Did they have problems? The funny thing is these "systems" have a way of working, thereby negating the effect of people like us being shocked at the hackery in front of the homeowner.


----------



## SunnyDaRench (Apr 2, 2014)

No it's been working fine for the last 7 years


----------



## Tommy plumber (Feb 19, 2010)

The steam rises up the larger copper pipe to the radiators and then the water returns to the Hartford loop via the smaller copper line. Looks like a FL hillbilly setup.


----------



## Gargalaxy (Aug 14, 2013)

Tommy plumber said:


> The steam rises up the larger copper pipe to the radiators and then the water returns to the Hartford loop via the smaller copper line.
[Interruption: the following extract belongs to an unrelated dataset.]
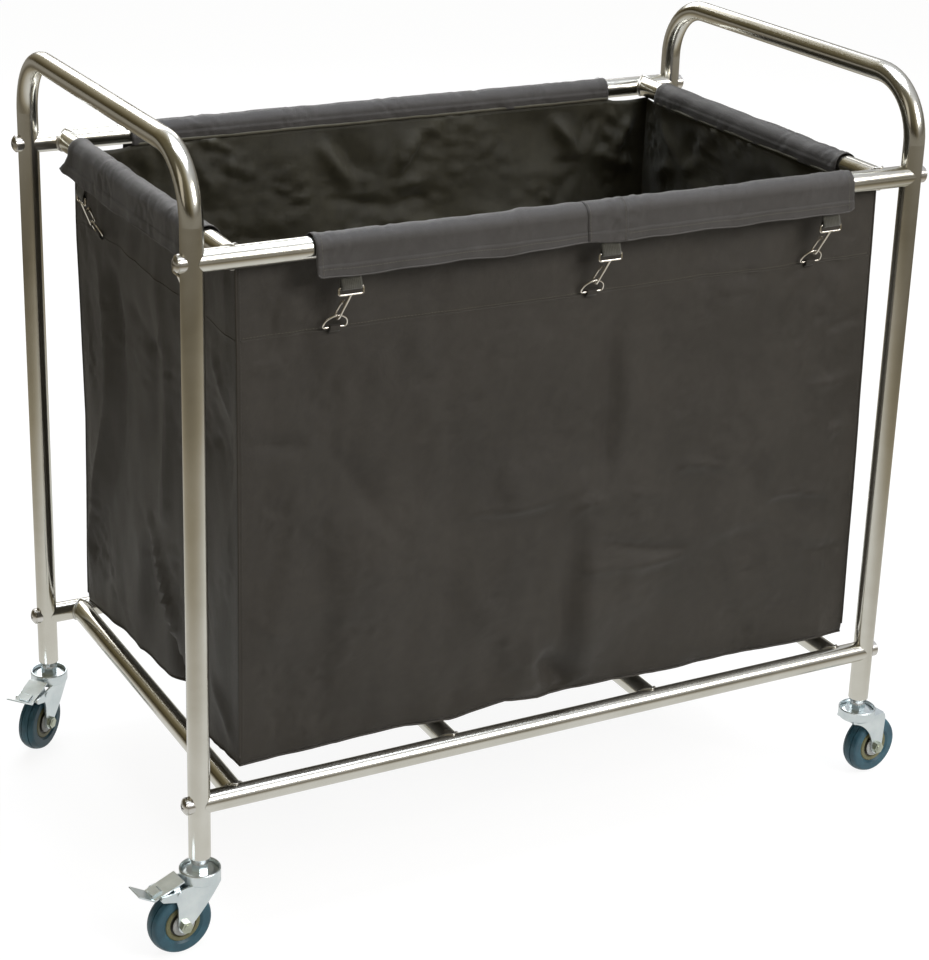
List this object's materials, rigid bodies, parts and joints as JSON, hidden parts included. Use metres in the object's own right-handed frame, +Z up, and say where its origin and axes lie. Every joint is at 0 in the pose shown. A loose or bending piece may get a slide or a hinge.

Looks like a FL hillbilly setup.


Moonshine maybe?.....


----------



## rjbphd (Feb 5, 2010)

Oh fookk... that can't work... look at the hartford loop.. way above the water table!


----------



## SunnyDaRench (Apr 2, 2014)

That's one of the hardford loops, there's two, and 3 returns, a real mess


----------



## Tommy plumber (Feb 19, 2010)

Are you going to cut out the copper and replace with threaded black iron?


----------



## budders (May 19, 2013)

Tommy plumber said:


> Are you going to cut out the copper and replace with threaded black iron?


 idk tommy its faster to sweat pipe then it is to cut. And thread.


----------